— Begin —

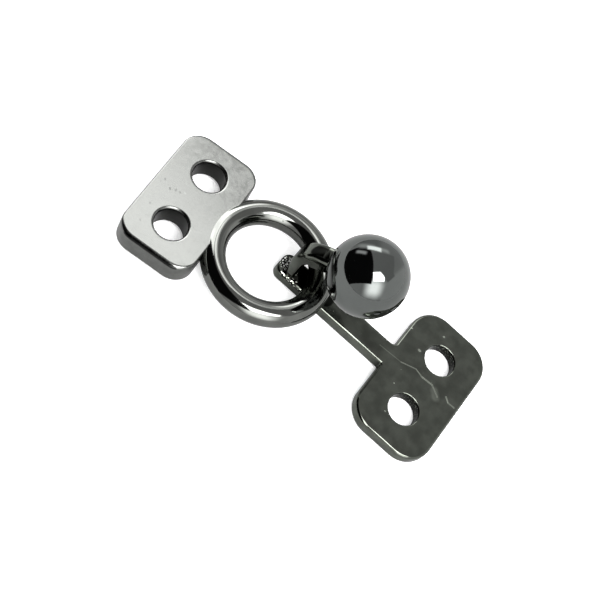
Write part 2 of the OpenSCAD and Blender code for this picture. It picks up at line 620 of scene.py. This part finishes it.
# Painted shade for small dark pits on the tab's face, in colour only; the last one, above 1, is a painted
# highlight
TAB_PIT_SHADE_AND_GLINT = (
    PaintedLight((-32.25, -2.95, 2.63), (-32.2, -3.0, 2.63), 0.02, 0.14, 0.6),
    PaintedLight((-31.28, -3.43, 2.71), (-31.2, -3.5, 2.71), 0.02, 0.17, 0.6),
    PaintedLight((-30.31, -3.06, 2.79), (-30.25, -3.1, 2.79), 0.02, 0.13, 0.65),
    PaintedLight((-30.75, -3.1, 2.75), (-30.7, -3.25, 2.75), 0.02, 0.15, 0.7),
    PaintedLight((-31.68, -6.1, 2.66), (-31.6, -6.2, 2.66), 0.02, 0.12, 0.75),
    PaintedLight((-31.21, -8.27, 2.68), (-31.1, -8.35, 2.68), 0.02, 0.12, 0.75),
    PaintedLight((-29.9, -2.78, 2.83), (-29.85, -2.8, 2.83), 0.04, 0.15, 1.15),
)


@dataclass(frozen=True)
class SewingHoles:
    """A plate's two sewing holes, with rounded rims and painted shade on their walls. Sizes in millimetres.
    """

    radius: float
    spacing: float
    rim: float
    rim_flats: int
    wall_drop: float
    wall_inner: float
    wall_outer: float
    # Painted shade and painted glints on the hole walls
    wall_shade: float
    wall_glints: float = 0.0

    def _axes(self, x: float) -> list[Vector]:
        """Returns where the two axes cross the plate, which has its holes at x."""
        return [Vector((x, side * self.spacing / 2, 0)) for side in (-1, 1)]

    def drill(self, body: Workpiece, x: float, thickness: float) -> None:
        """Drills both holes and rounds their rims.

        Args:
            body: the plate.
            x: where the holes lie along x.
            thickness: the plate's thickness.
        """
        for axis in self._axes(x):
            drill = Workpiece.rod("drill", self.radius, 3 * thickness, axis, sides=96)
            body.combine(drill, Join.DIFFERENCE)
            body.bevel_edges(
                lambda a, b: all(abs((p.xy - axis.xy).length - self.radius) < SAME_PLACE for p in (a, b))
                and abs(a.z - b.z) < SAME_PLACE,
                self.rim,
                self.rim_flats,
            )

    def wall_top(self, face: float) -> float:
        """Returns how high the painted wall shade reaches below a face."""
        return face - self.rim - self.wall_drop

    def painted_wall_shade(self, x: float, low: float, high: float, lie: Matrix) -> tuple[PaintedLight, ...]:
        """Gives the painted shade on the walls of both holes.

        Args:
            x: where the holes lie along x.
            low: where the painted shade begins.
            high: where it ends.
            lie: how the plate lies.

        Returns:
            One patch a hole.
        """
        return tuple(
            PaintedLight(
                tuple(lie @ Vector((axis.x, axis.y, low))), tuple(lie @ Vector((axis.x, axis.y, high))),
                self.radius + self.wall_inner, self.radius + self.wall_outer, self.wall_shade,
                glints=self.wall_glints,
            )
            for axis in self._axes(x)
        )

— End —

* [Your objective] Using the listing above, reproduce each line without omission.

* [Answer for this exercise]
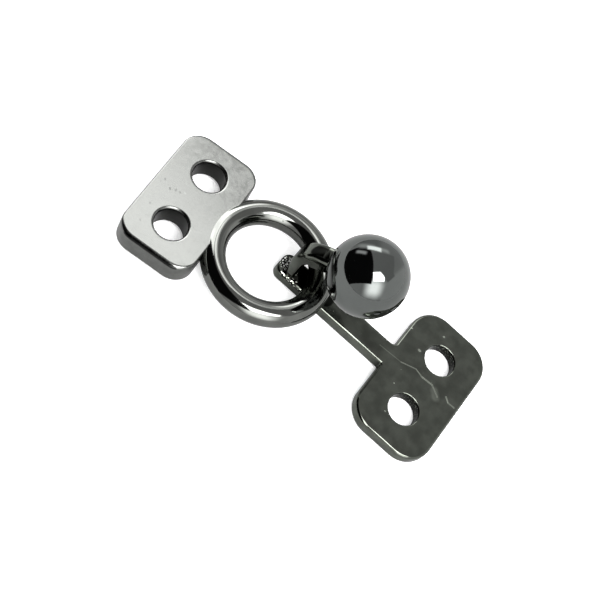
Write part 2 of the OpenSCAD and Blender code for this picture. It picks up at line 620 of scene.py. This part finishes it.
# Painted shade for small dark pits on the tab's face, in colour only; the last one, above 1, is a painted
# highlight
TAB_PIT_SHADE_AND_GLINT = (
    PaintedLight((-32.25, -2.95, 2.63), (-32.2, -3.0, 2.63), 0.02, 0.14, 0.6),
    PaintedLight((-31.28, -3.43, 2.71), (-31.2, -3.5, 2.71), 0.02, 0.17, 0.6),
    PaintedLight((-30.31, -3.06, 2.79), (-30.25, -3.1, 2.79), 0.02, 0.13, 0.65),
    PaintedLight((-30.75, -3.1, 2.75), (-30.7, -3.25, 2.75), 0.02, 0.15, 0.7),
    PaintedLight((-31.68, -6.1, 2.66), (-31.6, -6.2, 2.66), 0.02, 0.12, 0.75),
    PaintedLight((-31.21, -8.27, 2.68), (-31.1, -8.35, 2.68), 0.02, 0.12, 0.75),
    PaintedLight((-29.9, -2.78, 2.83), (-29.85, -2.8, 2.83), 0.04, 0.15, 1.15),
)


@dataclass(frozen=True)
class SewingHoles:
    """A plate's two sewing holes, with rounded rims and painted shade on their walls. Sizes in millimetres.
    """

    radius: float
    spacing: float
    rim: float
    rim_flats: int
    wall_drop: float
    wall_inner: float
    wall_outer: float
    # Painted shade and painted glints on the hole walls
    wall_shade: float
    wall_glints: float = 0.0

    def _axes(self, x: float) -> list[Vector]:
        """Returns where the two axes cross the plate, which has its holes at x."""
        return [Vector((x, side * self.spacing / 2, 0)) for side in (-1, 1)]

    def drill(self, body: Workpiece, x: float, thickness: float) -> None:
        """Drills both holes and rounds their rims.

        Args:
            body: the plate.
            x: where the holes lie along x.
            thickness: the plate's thickness.
        """
        for axis in self._axes(x):
            drill = Workpiece.rod("drill", self.radius, 3 * thickness, axis, sides=96)
            body.combine(drill, Join.DIFFERENCE)
            body.bevel_edges(
                lambda a, b: all(abs((p.xy - axis.xy).length - self.radius) < SAME_PLACE for p in (a, b))
                and abs(a.z - b.z) < SAME_PLACE,
                self.rim,
                self.rim_flats,
            )

    def wall_top(self, face: float) -> float:
        """Returns how high the painted wall shade reaches below a face."""
        return face - self.rim - self.wall_drop

    def painted_wall_shade(self, x: float, low: float, high: float, lie: Matrix) -> tuple[PaintedLight, ...]:
        """Gives the painted shade on the walls of both holes.

        Args:
            x: where the holes lie along x.
            low: where the painted shade begins.
            high: where it ends.
            lie: how the plate lies.

        Returns:
            One patch a hole.
        """
        return tuple(
            PaintedLight(
                tuple(lie @ Vector((axis.x, axis.y, low))), tuple(lie @ Vector((axis.x, axis.y, high))),
                self.radius + self.wall_inner, self.radius + self.wall_outer, self.wall_shade,
                glints=self.wall_glints,
            )
            for axis in self._axes(x)
        )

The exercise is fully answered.